We're barely into the New Year, yet how many of us have already abandoned our New Year's resolutions?

Dear Friend,

 

I have worked with many people over the years, and have struggled myself, to begin and sustain an exercise program or follow through on other healthy goals. We know that it's good for us and we yearn to experience the sense of accomplishment we know we'll feel -- if we could only stick to it.

 

Year after year, we hear great ideas—for exercise programs, making more money, for better relationships and better sex. And year after year, the same great ideas are offered again.  Why? Because most of us never followed through on them in the first place.

If the desire for change is there and these ideas are good ones, why would we not follow through?

Because until you confront the hardwiring of your brain—e.g., exercise is “too boring,” “too daunting,” “I never have the time,” “I’ll deal with it tomorrow!”—you won't be able to rewire your brain with more empowering and motivational thoughts.

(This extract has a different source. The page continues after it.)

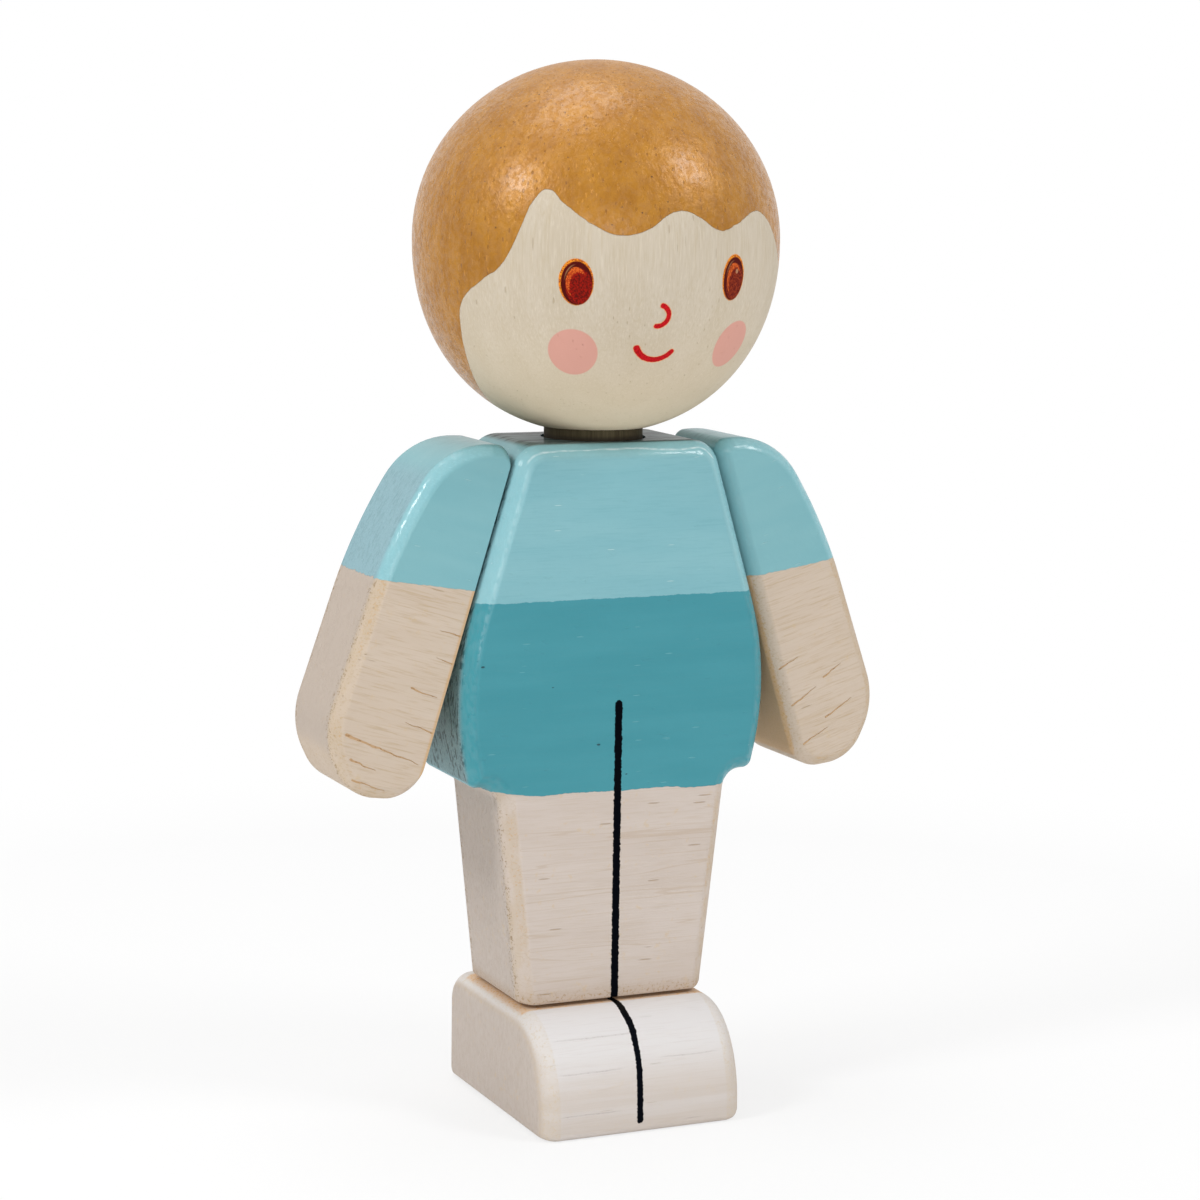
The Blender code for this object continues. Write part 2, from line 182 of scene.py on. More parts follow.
def solid_piece(bm, name):
    """A closed mesh with smooth faces and sharp arrises, as a piece."""
    bmesh.ops.recalc_face_normals(bm, faces=bm.faces)
    mesh = bpy.data.meshes.new(name)
    bm.to_mesh(mesh)
    bm.free()
    mesh.shade_smooth()
    mesh.set_sharp_from_angle(angle=SHARP)
    piece = bpy.data.objects.new(name, mesh)
    bpy.context.collection.objects.link(piece)
    return piece


def board_piece(outline_at, thickness, edge_round, edge_turns, place, name, seed):
    """A sawn board, in rings of its outline. Its edges turn from the first angle to the second, so
    that they meet its side and its flat face in an arris, unless they turn from 0 to 90 degrees."""
    first, last = edge_turns
    steps = []
    for step in range(EDGE_STEPS + 1):
        angle = first + (last - first) * step / EDGE_STEPS
        towards_flat = (sin(angle) - sin(first)) / (sin(last) - sin(first))
        inwards = (cos(first) - cos(angle)) / (cos(first) - cos(last))
        steps.append((thickness / 2 - edge_round * (1 - towards_flat), edge_round * inwards))
    steps.insert(0, (steps[0][0] - HOLDING_EDGE, 0.0))
    steps.append((steps[-1][0], steps[-1][1] + HOLDING_EDGE))
    sides = [(-out, inset) for out, inset in reversed(steps)] + steps
    bm = bmesh.new()
    rings = []
    for out, inset in sides:
        outline = [Vector(point) for point in outline_at(inset)]
        middle = sum(outline, Vector((0.0, 0.0))) / len(outline)
        verts = []
        for point in outline:
            less = hand_sanded((point.x, out, point.y), seed)
            sanded = point + (middle - point).normalized() * less
            verts.append(bm.verts.new(place(sanded.x, out, sanded.y)))
        rings.append(verts)
    for lower, upper in zip(rings, rings[1:]):
        for i in range(len(lower)):
            bm.faces.new((lower[i - 1], lower[i], upper[i], upper[i - 1]))
    bm.faces.new(rings[0])
    bm.faces.new(rings[-1])
    return solid_piece(bm, name)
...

You're fighting an uphill battle against thoughts that reject the very behavior you want to adopt.

 

But whatever your negative hard-wiring, the process below will help you rewire your brain to support your New Year's goals:

 

Let's use the example of "It's too boring to exercise." “Boredom” is not a truth but simply an attitude that has been hardwired into the brain.  It is the emotional and physical state of zero-energy.  In boredom, you tend to focus on what isn't, not on what could be.

Four easy steps for rewiring the brain that take just seconds to do:

  1. Acknowledge your brain is hardwired with the state of boredom
  2. Experience the physiology of boredom in your body—e.g., low energy, low motivation, body has no energy and doesn’t want to lift a finger to do anything.
  3. Restore your energy by breathing into the sensation of boredom.  Breathing is the quickest way to build energy.  Focus your attention on the areas of your body with no energy—brain, torso, legs—and as you inhale and exhale imagine your breath going in and out of these areas.  You will immediately feel more energy.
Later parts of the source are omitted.